I happen to know a bit about the Richmond Housing Partnership, which is the body to which the stock of Richmond has been transferred. It is a really excellent example of a housing association that has received the council stock and is doing extremely important things to build more homes. It is doing exactly the right thing. It would be a terrible shame if, instead of councils or the Government paying for these discounts, that organisation were taxed with a levy—that would be very detrimental to the interests of Richmond—and had to pay for the right-to-buy sales. It is making some serious economies at the moment. It is having to make efficiency gains on a big scale because its rents have been reduced due to welfare reform pressures. Nevertheless, it is doing a great job.
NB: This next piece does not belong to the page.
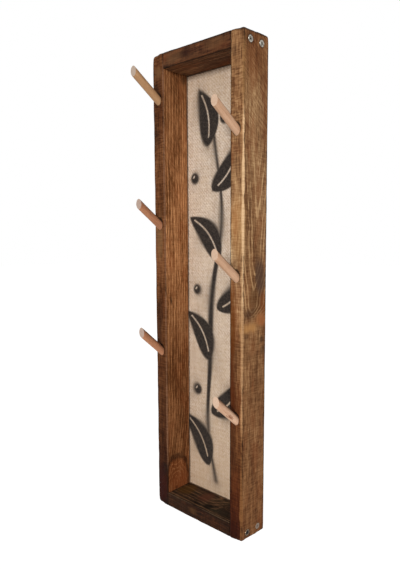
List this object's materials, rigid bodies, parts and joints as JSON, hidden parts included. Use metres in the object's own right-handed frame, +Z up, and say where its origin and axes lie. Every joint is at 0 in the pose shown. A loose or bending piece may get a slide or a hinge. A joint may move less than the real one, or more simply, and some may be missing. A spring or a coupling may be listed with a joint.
{
  "type": "wall mug rack",
  "caption": "Tall narrow wall rack for mugs: a stained softwood box frame with slanting dowel pegs, a hessian-faced back panel and keyhole hangers.",
  "frame": {"origin": "on the wall plane, midway between the round holes of the two keyhole hangers", "axes": "+X to the right as seen from the room, +Y into the wall, +Z up; the pegs point towards -Y"},
  "size_m": [0.182, 0.0946, 0.702],
  "materials": {
    "upright_wood": "sawn softwood, brown stain, waxed",
    "rail_wood": "sawn softwood, dark stain, waxed",
    "dowel_wood": "turned hardwood dowel, lightly oiled",
    "hessian": "coarse plain-woven jute",
    "panel_board": "smooth fibreboard",
    "zinc": "bright zinc plating"
  },
  "bodies": {
    "root": {"left_upright": "upright_wood", "right_upright": "upright_wood", "top_board": "rail_wood", "bottom_board": "rail_wood", "back_panel": "panel_board", "hessian_facing": "hessian", "panel_pins": "zinc", "peg_left_bottom": "dowel_wood", "peg_left_middle": "dowel_wood", "peg_left_top": "dowel_wood", "peg_right_bottom": "dowel_wood", "peg_right_middle": "dowel_wood", "peg_right_top": "dowel_wood", "screws_top_left": "zinc", "screws_top_right": "zinc", "screws_bottom_left": "zinc", "screws_bottom_right": "zinc", "hanger_left": "zinc", "hanger_right": "zinc", "hanger_screws_left": "zinc", "hanger_screws_right": "zinc"}
  },
  "joints": []
}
It would be a very big shame if the idea gained any momentum at all today that housing associations were the cash cow from which could be extracted the resources to pay the £4.5 billion per annum. That would simply take resources out of the development programme for the very people for whom we need to build the new homes of tomorrow.

Lord True Portrait Lord True
- Hansard - - - Excerpts

My Lords, I do not want to delay the Committee on a specific point, but since the noble Lord, Lord Best, has identified a housing association which I have tried not to identify, I should say that of course I have great respect for that housing association in many respects. It has done certain things that I would not have done but this is not the place to discuss that. I am sure that he has friendly views towards local authorities. Indeed, I know that he has and welcome that. But it is a fact—he has confirmed this—that the noble Lord, Lord Porter, is correct in saying that housing associations will not make a contribution to this policy.